The segments are moulded after mixture of the binder and filler materials, as described above. The binder is a thermosetting resin like polyester resin, epoxy resin, phenolic resin, vinyl ester resin or others. Before filling the moulds with polymer concrete, chopped fibres mixed with the thermosetting resin can be sprayed onto the mould external wall, to enhance the tensile resistance of the segment.

The rings have specially designed ends in order to assemble into each other when building a tower. Between two superimposed rings, as seen in FIG. 4, the one in the bottom has the top end shaped like a step with, from the interior to the exterior, first a bottom horizontal surface (12), second a inclined middle surface (13), and third a top horizontal surface (14). In turn, the top ring, in each pair of superimposed rings, has a bottom end shaped as an inverted step (12′, 13′, 14′) matching the corresponding top end surfaces of the bottom ring. This kind of assembly makes the structure more stable because, as the top ring assembles with a bottom ring, both inclined middle surfaces 13 and 13′ of the rings are uniformly pressed against each other, this way pressing the structural glue interposed between the two surfaces. Surfaces 12 and 12′, or 14 and 14′, are joined by press fit due to the top ring weight or are also glued. Furthermore, this configuration provides a conveniently extended interface for application of the structural glue at assembly, which can be subjected to shear stresses, enhancing its effect in providing the necessary stiffness and mechanical resistance of the tower. To optimize the joining efficiency and to decrease the tensions applied, the surface 13 and 13′ are positioned near the internal surface of the ring.
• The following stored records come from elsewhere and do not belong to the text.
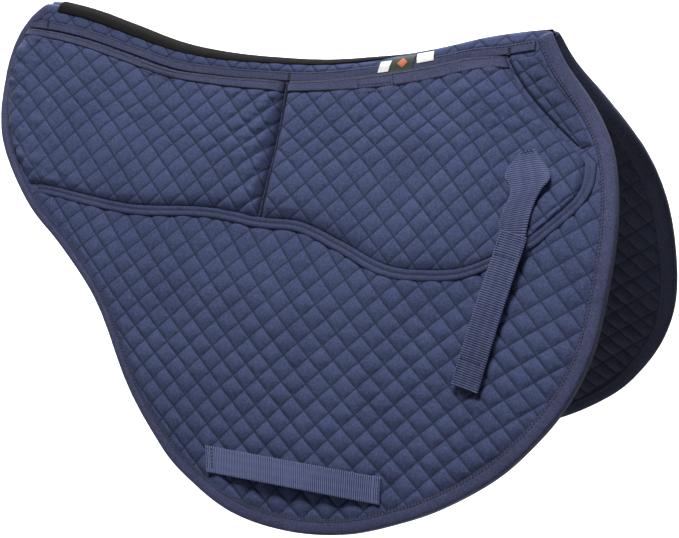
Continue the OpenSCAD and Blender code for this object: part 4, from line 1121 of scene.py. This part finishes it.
def inserts(side, tag):
    for which, T, B in (("rear", [[-352, 20], [-300, 18.5], [-180, 14.5], [-120, 11.5], [-66, 10]], [[-300, 152], [-260, 150], [-190, 134], [-120, 120], [-66, 116]]),
                        ("front", [[-14, 9.5], [30, 7.5], [80, 6], [125, 6], [164, 8]], [[-14, 118], [30, 124], [80, 142], [125, 150], [170, 146]])):
        nu, nv = 110, 60
        u, v = np.meshgrid(np.linspace(0, 1, nu + 1), np.linspace(0, 1, nv + 1), indexing="ij")
        # ease the samples towards the rims, where the foam's edge is rounded
        eu, ev = 0.5 - 0.5 * np.cos(np.pi * u), 0.5 - 0.5 * np.cos(np.pi * v)
        q = (1 - ev)[..., None] * cr(T, eu) + ev[..., None] * cr(B, eu)
        W, H = 290 if which == "rear" else 180, 130
        d = np.minimum(np.minimum(eu, 1 - eu) * W, np.minimum(ev, 1 - ev) * H)
        soft = np.sqrt(np.clip(1 - (1 - np.clip(d / 2.0, 0, 1)) ** 2, 0, 1)) * 0.97 + 0.03
        dim = 0.12 * np.cos(np.pi * q[..., 0] / 6) * np.cos(np.pi * q[..., 1] / 6) * np.clip(d / 6, 0, 1)
        A = slab(q[..., 0], q[..., 1], 2 + 1.95 * soft - np.abs(dim))
        Bk = slab(q[..., 0], q[..., 1], 2 - 1.95 * soft + np.abs(dim))
        o = closed(f"{tag}_{which}_foam_insert", A, Bk, [FOAM], side, {"Cloth": q}, step=1)
        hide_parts(f"{tag}_{which}_insert"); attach(o, f"{tag}_{which}_insert")


def spine():
    BAND = np.array([[-380, 17], [-240, 16], [-150, 13.5], [-60, 11], [0, 9.5], [60, 7.5], [110, 5.2], [260, 5.0]])
    def across(x, q, n):
        p = pt(x, np.abs(q), n)
        p[..., 1] *= np.where(q < 0, 1.0, -1.0)
        return p
    def strip(name, hw, n_in, n_out, mat, K=25, M=330, x0=-352, x1=235, q0=1, q1=-1):
        x, q = np.meshgrid(np.linspace(x0, x1, M), np.linspace(q0, q1, K), indexing="ij")
        w = lk(x, hw)
        soft = np.sqrt(np.clip(1 - np.abs(q) ** 10, 0, 1))
        mid = (n_in + n_out) / 2
        wob = 0.08 * noise(x, q * 9, 12, 2)
        sink = (-2.0 * smooth(40, 100, x) if n_out > 0 else 0.0 * x) - 1.2 * smooth(150, 205, x)
        A = across(x, q * w, mid + (n_out - mid) * (0.4 + 0.6 * soft) + wob * (n_out > 0.5) + sink)
        B = across(x, q * w, mid + (n_in - mid) * (0.4 + 0.6 * soft) + sink * 0.3)
        uv = np.stack([x, q * w], -1)
        return fix_normals(closed(name, A, B, [mat], -1, {"Cloth": uv}, step=1))
    # the band is one tape, built as two halves, one each side of its centre line
    for tag, q0, q1, y in (("right", 0, -1, -0.0095), ("left", 1, 0, 0.0095)):
        o = strip(f"spine_band_woven_{tag}", BAND, 0.35, 1.75, SPINE, K=15, x0=-339, q0=q0, q1=q1)
        if tag == "right":
            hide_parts("spine_band")
        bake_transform(o)
    o = strip("spine_welt", np.array([[-400, 6.4], [400, 6.4]]), -2.6, 0.1, COTTON_FLAT)
    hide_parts("spine_core"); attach(o, "spine")
    o = strip("spine_inner_tape", np.array([[-400, 6.4], [400, 6.4]]), -3.5, -2.75, BIND)
    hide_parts("spine_lining"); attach(o, "spine")
    rr = []
    for sgn in (1, -1):
        x = np.linspace(-337, 233, 420)
        w = lk(x, BAND) - 1.6
        sk = -2.0 * smooth(40, 100, x) - 1.2 * smooth(150, 205, x)
        a, b = across(x, sgn * w, 1.55 + sk), across(x, sgn * w, 2.55 + sk)
        rr.append((a, b - a))
    o = stitches("spine_band_thread", rr, SPINE, -1, 3.4, 2.3, 0.22)
    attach(o, "spine")


def labels():
    def lab(name, x0, x1, s0, s1, n, mat, curl, tilt=0.0):
        nu, nv = 24, 30
        u, v = np.meshgrid(np.linspace(0, 1, nu + 1), np.linspace(0, 1, nv + 1), indexing="ij")
        x = x0 + (x1 - x0) * u + tilt * v
        s = s0 + (s1 - s0) * v
        lift = n + curl * np.sin(np.pi * v) ** 2 + 0.3 * curl * v + 0.08 * noise(x, s, 6, 2)
        A, B = pt(x, s, lift + 0.32), pt(x, s, lift)
        return fix_normals(closed(name, A, B, [mat], -1, {"Cloth": np.stack([x, s], -1)}, step=1))
    a = lab("care_label_satin", 64, 75.6, 11.5, 21.5, 1.12, LABEL_W, 0.2, -2.5)
    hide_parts("care_label"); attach(a, "right_panel")
    a = lab("care_label_satin_front", 102.2, 120, 9.0, 18.0, 1.12, LABEL_W, 0.2, 1.5)
    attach(a, "right_panel")
    a = lab("woven_label_blank", 76, 101.8, 9.0, 23.5, 1.15, LABEL_D, 0.2, -2.5)
    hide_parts("woven_label"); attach(a, "right_panel")
    # a plain diamond, woven in red
    nu = 16
    u, v = np.meshgrid(np.linspace(-1, 1, nu + 1), np.linspace(-1, 1, nu + 1), indexing="ij")
    x = 88.0 + (u + v) * 2.8
    s = 15.4 + (u - v) * 2.2
    vv = (s - 9.0) / 14.5
    lift = 1.15 + 0.2 * np.sin(np.pi * vv) ** 2 + 0.06 * vv + 0.08 * noise(x, s, 6, 2) + 0.33
    o = fix_normals(closed("woven_label_diamond", pt(x, s, lift + 0.09), pt(x, s, lift - 0.05), [LABEL_A], -1, {"Cloth": np.stack([x, s], -1)}, step=1))
    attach(o, "right_panel")


for side, tag in ((-1, "right"), (1, "left")):
    panel(side, tag)
    rows = binding(side, tag)
    pocket(side, tag, "rear")
    pocket(side, tag, "front")
    rows = side_trim(side, tag, rows)
    rows = straps(side, tag, rows)
    o = stitches(f"{tag}_seam_thread", rows, THREAD, side)
    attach(o, f"{tag}_panel")
    inserts(side, tag)
spine()
labels()

# ------------------------------------------------------------------ floor, light, camera
def stage_mat(name, c, rough=0.9):
    m, nt, p = material(name)
    p.inputs["Base Color"].default_value = (*c, 1)
    p.inputs["Roughness"].default_value = rough
    return m


me = bpy.data.meshes.new("floor")
R = 14.0
zf = -2.9
nseg = 24
V, F = [], []
ysteps = [-R, -2.0, 0.0, 2.0, 3.4]
prof = [(-R, zf), (3.6, zf)] + [(3.6 + 1.0 * math.sin(a), zf + 1.0 - 1.0 * math.cos(a)) for a in np.linspace(0.1, math.pi / 2, 12)] + [(4.6, zf + 12)]
ax, ay = -math.sin(math.radians(29.65)), math.cos(math.radians(29.65))
for d, z in prof:
    for w in (-R, R):
        V.append((ax * d + ay * w, ay * d - ax * w, z))
for i in range(len(prof) - 1):
    F.append((2 * i, 2 * i + 1, 2 * i + 3, 2 * i + 2))
me.from_pydata(V, [], F)
me.polygons.foreach_set("use_smooth", [True] * len(F))
me.materials.append(stage_mat("floor_white", (0.92, 0.92, 0.92)))
fl = bpy.data.objects.new("floor", me)
bpy.context.scene.collection.objects.link(fl)

w = bpy.data.worlds.new("studio")
bpy.context.scene.world = w
w.use_nodes = True
w.node_tree.nodes["Background"].inputs[0].default_value = (1, 1, 1, 1)
w.node_tree.nodes["Background"].inputs[1].default_value = 0.20


def area(name, loc, target, size, energy, color=(1, 1, 1)):
    L = bpy.data.lights.new(name, "AREA")
    L.shape = "RECTANGLE"
    L.size, L.size_y = size
    L.energy = energy
    L.color = color
    o = bpy.data.objects.new(name, L)
    o.location = loc
    o.rotation_mode = "QUATERNION"
    o.rotation_quaternion = (Vector(target) - Vector(loc)).to_track_quat("-Z", "Y")
    bpy.context.scene.collection.objects.link(o)


a, e, D = math.radians(29.65), math.radians(10.91), 1.407
r = np.array([math.cos(a), math.sin(a), 0])
d = np.array([-math.sin(a) * math.cos(e), math.cos(a) * math.cos(e), -math.sin(e)])
up = np.array([-math.sin(a) * math.sin(e), math.cos(a) * math.sin(e), math.cos(e)])
C = 0.0095 * r - 0.208 * up - D * d
area("key", (0.06, -0.78, 1.36), (0, -0.1, -0.15), (0.55, 0.55), 40, (1, 0.985, 0.965))
area("back_wall", tuple(d * 1.5 + up * 2.3), tuple(d * 3.9 - up * 1.2), (3, 2), 420)

cam = bpy.data.cameras.new("camera")
cam.sensor_width = 36
cam.lens = 1407 / 679 * 36
co = bpy.data.objects.new("camera", cam)
M = Matrix(((r[0], up[0], -d[0], C[0]), (r[1], up[1], -d[1], C[1]), (r[2], up[2], -d[2], C[2]), (0, 0, 0, 1)))
co.matrix_world = M
bpy.context.scene.collection.objects.link(co)
bpy.context.scene.camera = co
bpy.context.scene.view_settings.view_transform = "Standard"
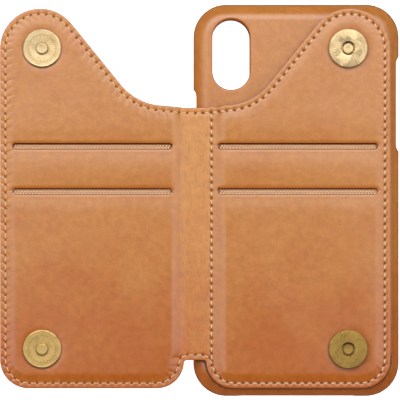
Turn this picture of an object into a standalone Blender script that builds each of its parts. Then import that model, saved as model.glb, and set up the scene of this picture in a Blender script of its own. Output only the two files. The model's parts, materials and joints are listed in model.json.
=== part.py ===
"""Leather phone wallet case: a leather-wrapped phone shell whose back carries a card panel,
with a second card panel as a flap on a leather spine, closed by two magnetic snaps.

The case lies on its front rim with the card panels on top and the flap opened out flat.
+X runs from the flap to the phone shell, +Y to the camera end, +Z away from the screen.
"u" is the distance from the fold line at the middle of the spine; the two card panels are
mirror images of each other about that line. Lengths are in metres.
"""

from math import cos, hypot, pi, radians, sin, tan

import bmesh
import bpy

MM = 0.001

# Driving dimensions ---------------------------------------------------------------------

# The phone that the shell holds
PHONE_WIDTH = 70.9 * MM
PHONE_LENGTH = 143.6 * MM
PHONE_DEPTH = 7.7 * MM

# The leather-wrapped shell, outside
CASE_WIDTH = 77.6 * MM
CASE_LENGTH = 148.0 * MM
CASE_CORNER = 12.4 * MM
CASE_EDGE = 6.0 * MM  # radius between the side walls and the back
FOLD_TO_CASE = 0.65 * MM  # the shell's side stands out past the fold line by this much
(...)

To help stabilise the tower even more, a post tensioned reinforcing element (10), such as a steel or a polymeric cable, or a composite profile, can be used within the polymeric concrete wall (11) in order to increase the stiffness of the tower and decrease risk of fatigue failure. To optimize mechanical efficiency, this reinforcement is positioned near the external surface of the ring and is stressed when fixing the top ends at assembly. Furthermore, if this reinforcing element extends through two or more adjacent rings, it can be used as a mechanical joining method between these rings, complementing or substituting the structural glue.

These advantages are valid both for cylindrical and conical tower segments.

It should be clear that the described embodiments are simply examples of execution of the present invention. Variations and modifications, that are obvious to a person skilled in the art, can be made within the scope of the invention and are still protected by the following claims.